Exchange rate fluctuations are another potential risk you could be exposed to as an importer. You’re probably buying goods priced in a foreign currency, which means exchange rate fluctuation can affect the final amount you’ll end up paying in US dollars.
The cheapest supplier is not necessarily the best supplier to deal with for imports. It’s more important to find a reputable supplier. You want to find a supplier who you’re reasonably sure:
- won’t disappear overnight with your cash
- will deliver on time
- will provide the products you have specified and at the level of quality expected
- will keep you informed if there are any problems or delays
- Ask to see a list of customers that your potential supplier suppliers and contact them for references.
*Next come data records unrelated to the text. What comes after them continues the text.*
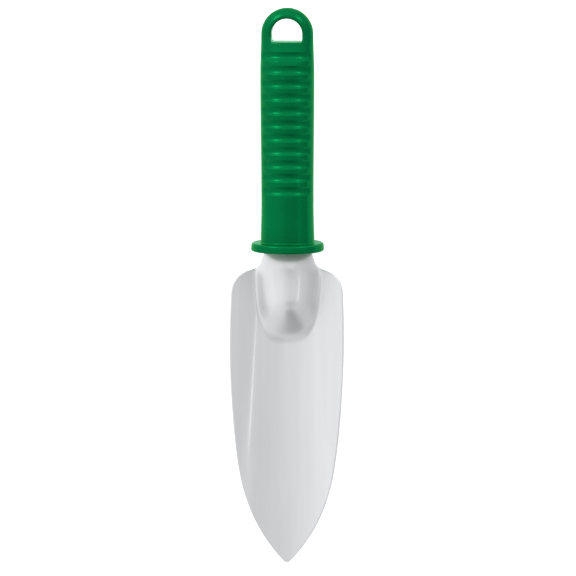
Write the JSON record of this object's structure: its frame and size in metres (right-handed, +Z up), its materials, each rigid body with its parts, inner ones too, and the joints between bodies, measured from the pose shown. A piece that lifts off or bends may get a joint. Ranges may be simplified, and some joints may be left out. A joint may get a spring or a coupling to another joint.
{
  "type": "hand trowel",
  "caption": "Garden hand trowel with a pointed, dished steel blade, a ridged neck and a grooved moulded handle with collar and hang loop.",
  "frame": {"origin": "on the ground under the middle of the trowel, which lies on its back resting on its tip and the lower edge of its collar", "axes": "+Y from the tip towards the hang loop, +X to the right of the blade seen from above, +Z up out of the dish"},
  "size_m": [0.0628, 0.3026, 0.0429],
  "materials": {
    "blade_steel": "pressed sheet steel, bright plated and clear coated, smooth and glossy",
    "handle_plastic": "moulded polypropylene, leaf green all through, semi-gloss"
  },
  "bodies": {
    "root": {"blade": "blade_steel", "handle": "handle_plastic"}
  },
  "joints": []
}
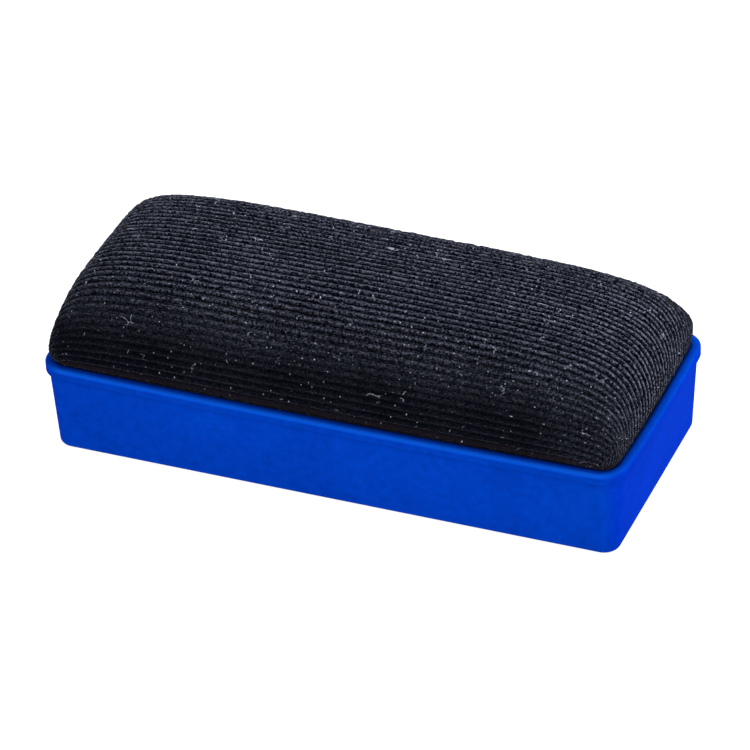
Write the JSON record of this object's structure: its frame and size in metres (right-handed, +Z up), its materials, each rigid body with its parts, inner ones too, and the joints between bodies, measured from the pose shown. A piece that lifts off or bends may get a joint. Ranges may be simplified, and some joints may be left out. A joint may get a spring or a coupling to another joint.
{
  "type": "chalkboard eraser",
  "caption": "Handheld chalkboard eraser: a crowned corduroy-covered foam pad pressed into a moulded plastic tray that serves as the grip.",
  "frame": {"origin": "centre of the tray's flat base, on the surface that the eraser stands on", "axes": "+X along the length, +Y across the width, +Z up from the tray's base to the crown of the pad"},
  "size_m": [0.15, 0.0656, 0.048],
  "materials": {
    "blue_plastic": "satin",
    "hardboard": "matte",
    "dried_adhesive": "satin",
    "foam": "matte",
    "black_corduroy": "matte",
    "staple_wire": "satin",
    "hot_melt_glue": "satin"
  },
  "bodies": {
    "root": {"handle_tray": "blue_plastic", "backing_board": "hardboard", "foam_adhesive": "dried_adhesive", "foam_pad": "foam", "corduroy_cover": "black_corduroy", "cover_staples": "staple_wire", "glue_dabs": "hot_melt_glue"}
  },
  "joints": []
}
Do a credit check on the company, and if you can, spend the money to physically
- visit them and inspect their premises, plant, and the quality of their output. If you’re not able to arrange a site visit, at least insist on samples before placing your order.
Dealing with suppliers in a foreign country often involves a steep learning curve. You might be dealing with people who don’t speak the same language as you, and whose culture and values differ from yours. The potential for misunderstanding and miscommunication is much higher than when dealing with local suppliers.
Before you sign an import order, you’ll need to understand the trading terms used by importers and exporters, and you’ll need to be sure that both parties have the same understanding of these terms.
Getting to grips with terms like EX (ex-works or ex-factory, warehouse, or plantation), FAS (Free Alongside Ship), and FOB (Free on Board) is not as difficult as it might first seem. The International Chamber of Commerce has developed standardized rules for the interpretation of trade terms called Incoterms.
Incoterms 2010 is currently used, but a revised edition, Incoterms 2020, is expected to come into effect in 2020. Your bank’s international trade department, a freight forwarding agent or your local Chamber of Commerce should be able to help you with this.